* [Given information]:
--
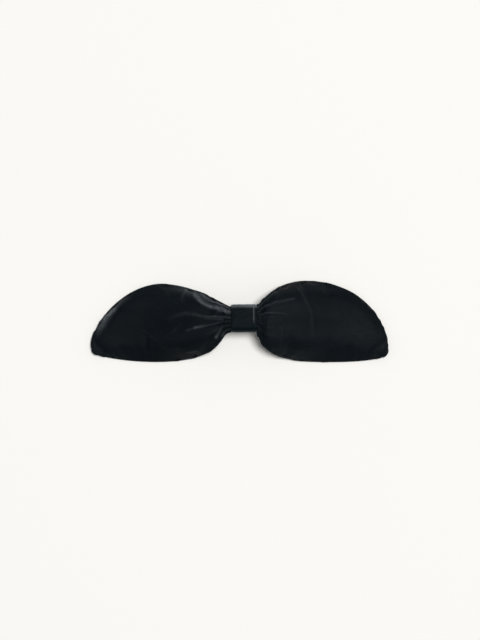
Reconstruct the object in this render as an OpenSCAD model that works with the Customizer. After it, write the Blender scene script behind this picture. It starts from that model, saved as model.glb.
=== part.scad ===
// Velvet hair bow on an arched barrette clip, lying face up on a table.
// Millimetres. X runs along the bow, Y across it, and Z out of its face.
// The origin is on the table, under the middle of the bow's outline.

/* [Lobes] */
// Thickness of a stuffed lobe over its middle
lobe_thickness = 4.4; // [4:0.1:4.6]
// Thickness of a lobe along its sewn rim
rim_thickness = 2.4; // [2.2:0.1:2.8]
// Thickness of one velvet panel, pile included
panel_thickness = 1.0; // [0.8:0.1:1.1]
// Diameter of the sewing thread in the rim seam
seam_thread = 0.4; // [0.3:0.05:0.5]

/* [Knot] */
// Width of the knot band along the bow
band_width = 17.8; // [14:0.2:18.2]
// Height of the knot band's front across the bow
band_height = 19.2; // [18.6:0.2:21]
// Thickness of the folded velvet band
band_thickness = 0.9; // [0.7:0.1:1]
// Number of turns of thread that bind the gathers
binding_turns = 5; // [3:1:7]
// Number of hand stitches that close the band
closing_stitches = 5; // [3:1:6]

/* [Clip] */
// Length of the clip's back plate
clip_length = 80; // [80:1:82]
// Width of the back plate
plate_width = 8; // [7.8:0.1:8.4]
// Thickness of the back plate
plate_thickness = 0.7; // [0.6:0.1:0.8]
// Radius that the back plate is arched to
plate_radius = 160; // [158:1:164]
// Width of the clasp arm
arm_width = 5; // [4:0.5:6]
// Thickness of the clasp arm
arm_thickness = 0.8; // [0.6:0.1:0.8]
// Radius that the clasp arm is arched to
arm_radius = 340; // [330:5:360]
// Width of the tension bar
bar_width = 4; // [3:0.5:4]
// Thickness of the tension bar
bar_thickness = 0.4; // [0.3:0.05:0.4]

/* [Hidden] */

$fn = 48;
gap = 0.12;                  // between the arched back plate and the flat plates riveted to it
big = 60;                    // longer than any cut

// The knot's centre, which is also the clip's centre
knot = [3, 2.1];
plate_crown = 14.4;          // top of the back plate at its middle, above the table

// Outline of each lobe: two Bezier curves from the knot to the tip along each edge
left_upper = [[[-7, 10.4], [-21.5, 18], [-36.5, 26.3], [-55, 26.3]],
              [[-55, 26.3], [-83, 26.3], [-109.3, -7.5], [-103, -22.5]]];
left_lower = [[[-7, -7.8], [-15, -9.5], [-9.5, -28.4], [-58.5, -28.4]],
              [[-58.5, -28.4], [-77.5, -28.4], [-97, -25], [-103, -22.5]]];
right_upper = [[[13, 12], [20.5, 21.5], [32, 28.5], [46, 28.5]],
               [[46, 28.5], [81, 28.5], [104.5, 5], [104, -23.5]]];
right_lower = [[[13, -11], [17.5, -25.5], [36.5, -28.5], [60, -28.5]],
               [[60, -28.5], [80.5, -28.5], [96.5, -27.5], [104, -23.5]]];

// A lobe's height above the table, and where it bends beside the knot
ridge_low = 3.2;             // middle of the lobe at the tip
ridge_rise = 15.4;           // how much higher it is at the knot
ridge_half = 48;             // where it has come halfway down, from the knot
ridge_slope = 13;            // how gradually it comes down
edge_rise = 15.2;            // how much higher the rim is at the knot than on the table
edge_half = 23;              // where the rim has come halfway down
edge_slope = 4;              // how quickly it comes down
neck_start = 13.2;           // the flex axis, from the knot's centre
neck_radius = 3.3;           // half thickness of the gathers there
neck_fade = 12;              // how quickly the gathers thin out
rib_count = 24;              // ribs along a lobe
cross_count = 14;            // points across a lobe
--
* [What to do]: Can you reproduce all the material exactly?

* [Exercise response]:
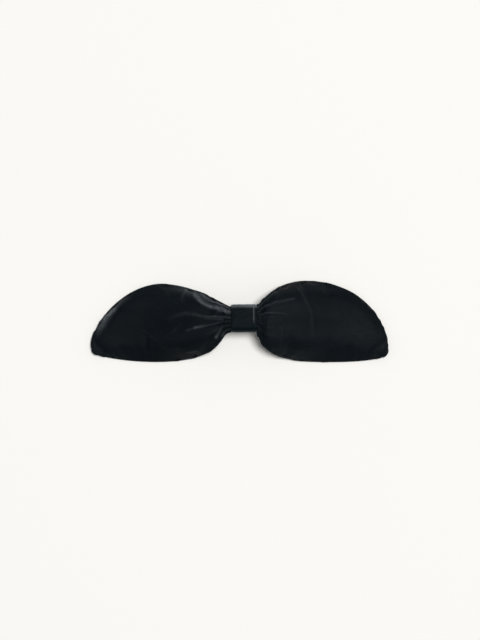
Reconstruct the object in this render as an OpenSCAD model that works with the Customizer. After it, write the Blender scene script behind this picture. It starts from that model, saved as model.glb.
=== part.scad ===
// Velvet hair bow on an arched barrette clip, lying face up on a table.
// Millimetres. X runs along the bow, Y across it, and Z out of its face.
// The origin is on the table, under the middle of the bow's outline.

/* [Lobes] */
// Thickness of a stuffed lobe over its middle
lobe_thickness = 4.4; // [4:0.1:4.6]
// Thickness of a lobe along its sewn rim
rim_thickness = 2.4; // [2.2:0.1:2.8]
// Thickness of one velvet panel, pile included
panel_thickness = 1.0; // [0.8:0.1:1.1]
// Diameter of the sewing thread in the rim seam
seam_thread = 0.4; // [0.3:0.05:0.5]

/* [Knot] */
// Width of the knot band along the bow
band_width = 17.8; // [14:0.2:18.2]
// Height of the knot band's front across the bow
band_height = 19.2; // [18.6:0.2:21]
// Thickness of the folded velvet band
band_thickness = 0.9; // [0.7:0.1:1]
// Number of turns of thread that bind the gathers
binding_turns = 5; // [3:1:7]
// Number of hand stitches that close the band
closing_stitches = 5; // [3:1:6]

/* [Clip] */
// Length of the clip's back plate
clip_length = 80; // [80:1:82]
// Width of the back plate
plate_width = 8; // [7.8:0.1:8.4]
// Thickness of the back plate
plate_thickness = 0.7; // [0.6:0.1:0.8]
// Radius that the back plate is arched to
plate_radius = 160; // [158:1:164]
// Width of the clasp arm
arm_width = 5; // [4:0.5:6]
// Thickness of the clasp arm
arm_thickness = 0.8; // [0.6:0.1:0.8]
// Radius that the clasp arm is arched to
arm_radius = 340; // [330:5:360]
// Width of the tension bar
bar_width = 4; // [3:0.5:4]
// Thickness of the tension bar
bar_thickness = 0.4; // [0.3:0.05:0.4]

/* [Hidden] */

$fn = 48;
gap = 0.12;                  // between the arched back plate and the flat plates riveted to it
big = 60;                    // longer than any cut

// The knot's centre, which is also the clip's centre
knot = [3, 2.1];
plate_crown = 14.4;          // top of the back plate at its middle, above the table

// Outline of each lobe: two Bezier curves from the knot to the tip along each edge
left_upper = [[[-7, 10.4], [-21.5, 18], [-36.5, 26.3], [-55, 26.3]],
              [[-55, 26.3], [-83, 26.3], [-109.3, -7.5], [-103, -22.5]]];
left_lower = [[[-7, -7.8], [-15, -9.5], [-9.5, -28.4], [-58.5, -28.4]],
              [[-58.5, -28.4], [-77.5, -28.4], [-97, -25], [-103, -22.5]]];
right_upper = [[[13, 12], [20.5, 21.5], [32, 28.5], [46, 28.5]],
               [[46, 28.5], [81, 28.5], [104.5, 5], [104, -23.5]]];
right_lower = [[[13, -11], [17.5, -25.5], [36.5, -28.5], [60, -28.5]],
               [[60, -28.5], [80.5, -28.5], [96.5, -27.5], [104, -23.5]]];

// A lobe's height above the table, and where it bends beside the knot
ridge_low = 3.2;             // middle of the lobe at the tip
ridge_rise = 15.4;           // how much higher it is at the knot
ridge_half = 48;             // where it has come halfway down, from the knot
ridge_slope = 13;            // how gradually it comes down
edge_rise = 15.2;            // how much higher the rim is at the knot than on the table
edge_half = 23;              // where the rim has come halfway down
edge_slope = 4;              // how quickly it comes down
neck_start = 13.2;           // the flex axis, from the knot's centre
neck_radius = 3.3;           // half thickness of the gathers there
neck_fade = 12;              // how quickly the gathers thin out
rib_count = 24;              // ribs along a lobe
cross_count = 14;            // points across a lobe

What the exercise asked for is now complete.